I know that's probably a naive hope, since people without jobs appear to be the favorite whipping boys/girls of any politician who wants to score quick points in the "personal responsibility" category, or preachers who want to single someone out as worthy of their god's wrath.  But I'm hoping, perhaps beyond hope, that people are going to learn the valuable lesson that people without jobs are not Bad People.

I'd like to hope that this comes about from empathy.  As people see their friends and family suffer unemployment, they will understand that the unemployed are all of us.  As we find ourselves encountering the unemployed, we will realize they're like us, they're trying, and things are hard.  As we see more of this suffering, we will come to understand it.

Of course for the case of some people, that is a terribly naive idea on my part.  So I also figure that some people will learn that the unemployed are not Evil Incarnate by joining their ranks for awhile.  It's hard to claim some legion of people are a faceless bane on existence when you're part of them.  If anything, it'll at least take a few egos down a peg and humble them a bit.
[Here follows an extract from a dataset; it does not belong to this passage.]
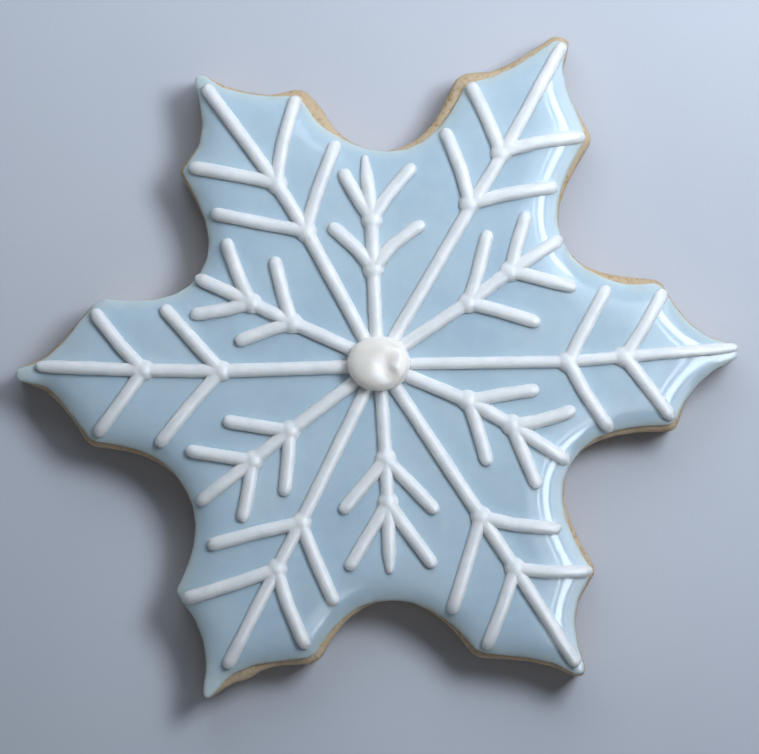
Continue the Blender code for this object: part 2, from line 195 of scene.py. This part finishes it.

Sadly that may be naive as well.  I suspect those who need to believe that others are Bad People will cling to the idea the unemployed are Bad since they make such easy (and powerless) targets.  Those who wish to paint the unemployed as bad people, even if they are unemployed, will find ways to claim they're different.  Their egos can't handle anything else.

But, hey, I can hope – and write rants like this with the hope of helping people change.